### [Work to complete]
Extract the complete listing and repeat it word for word.

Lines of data
[START]

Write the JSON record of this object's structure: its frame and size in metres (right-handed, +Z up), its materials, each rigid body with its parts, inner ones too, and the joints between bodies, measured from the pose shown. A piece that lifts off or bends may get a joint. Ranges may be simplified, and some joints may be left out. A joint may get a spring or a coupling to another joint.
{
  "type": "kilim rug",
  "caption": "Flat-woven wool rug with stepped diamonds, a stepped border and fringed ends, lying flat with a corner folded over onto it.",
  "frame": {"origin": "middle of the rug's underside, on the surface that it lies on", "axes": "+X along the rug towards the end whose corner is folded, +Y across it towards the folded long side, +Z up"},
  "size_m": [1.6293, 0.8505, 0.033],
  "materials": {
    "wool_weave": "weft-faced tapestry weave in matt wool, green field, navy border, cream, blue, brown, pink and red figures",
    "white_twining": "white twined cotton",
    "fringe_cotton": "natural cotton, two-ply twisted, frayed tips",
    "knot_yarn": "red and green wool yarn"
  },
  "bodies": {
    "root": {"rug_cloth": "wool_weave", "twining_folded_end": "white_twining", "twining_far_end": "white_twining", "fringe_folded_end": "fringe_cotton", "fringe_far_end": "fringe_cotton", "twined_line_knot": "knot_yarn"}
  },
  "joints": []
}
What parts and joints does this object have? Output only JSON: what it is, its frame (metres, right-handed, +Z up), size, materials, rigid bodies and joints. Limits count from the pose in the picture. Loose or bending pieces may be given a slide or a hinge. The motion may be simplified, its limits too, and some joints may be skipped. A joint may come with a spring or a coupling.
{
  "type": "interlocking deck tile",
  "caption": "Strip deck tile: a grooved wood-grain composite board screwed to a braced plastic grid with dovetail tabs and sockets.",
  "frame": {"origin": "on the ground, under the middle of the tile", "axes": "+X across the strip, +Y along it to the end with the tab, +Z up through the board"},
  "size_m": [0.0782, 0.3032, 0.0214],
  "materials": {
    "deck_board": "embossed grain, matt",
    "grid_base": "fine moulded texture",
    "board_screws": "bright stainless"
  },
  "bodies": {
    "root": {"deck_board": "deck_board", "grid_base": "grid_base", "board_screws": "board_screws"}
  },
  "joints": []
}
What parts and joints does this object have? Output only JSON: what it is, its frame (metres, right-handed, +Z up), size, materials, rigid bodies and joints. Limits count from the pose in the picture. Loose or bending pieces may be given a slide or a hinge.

[END]

### [Finished exercise]
Write the JSON record of this object's structure: its frame and size in metres (right-handed, +Z up), its materials, each rigid body with its parts, inner ones too, and the joints between bodies, measured from the pose shown. A piece that lifts off or bends may get a joint. Ranges may be simplified, and some joints may be left out. A joint may get a spring or a coupling to another joint.
{
  "type": "kilim rug",
  "caption": "Flat-woven wool rug with stepped diamonds, a stepped border and fringed ends, lying flat with a corner folded over onto it.",
  "frame": {"origin": "middle of the rug's underside, on the surface that it lies on", "axes": "+X along the rug towards the end whose corner is folded, +Y across it towards the folded long side, +Z up"},
  "size_m": [1.6293, 0.8505, 0.033],
  "materials": {
    "wool_weave": "weft-faced tapestry weave in matt wool, green field, navy border, cream, blue, brown, pink and red figures",
    "white_twining": "white twined cotton",
    "fringe_cotton": "natural cotton, two-ply twisted, frayed tips",
    "knot_yarn": "red and green wool yarn"
  },
  "bodies": {
    "root": {"rug_cloth": "wool_weave", "twining_folded_end": "white_twining", "twining_far_end": "white_twining", "fringe_folded_end": "fringe_cotton", "fringe_far_end": "fringe_cotton", "twined_line_knot": "knot_yarn"}
  },
  "joints": []
}
What parts and joints does this object have? Output only JSON: what it is, its frame (metres, right-handed, +Z up), size, materials, rigid bodies and joints. Limits count from the pose in the picture. Loose or bending pieces may be given a slide or a hinge. The motion may be simplified, its limits too, and some joints may be skipped. A joint may come with a spring or a coupling.
{
  "type": "interlocking deck tile",
  "caption": "Strip deck tile: a grooved wood-grain composite board screwed to a braced plastic grid with dovetail tabs and sockets.",
  "frame": {"origin": "on the ground, under the middle of the tile", "axes": "+X across the strip, +Y along it to the end with the tab, +Z up through the board"},
  "size_m": [0.0782, 0.3032, 0.0214],
  "materials": {
    "deck_board": "embossed grain, matt",
    "grid_base": "fine moulded texture",
    "board_screws": "bright stainless"
  },
  "bodies": {
    "root": {"deck_board": "deck_board", "grid_base": "grid_base", "board_screws": "board_screws"}
  },
  "joints": []
}
What parts and joints does this object have? Output only JSON: what it is, its frame (metres, right-handed, +Z up), size, materials, rigid bodies and joints. Limits count from the pose in the picture. Loose or bending pieces may be given a slide or a hinge.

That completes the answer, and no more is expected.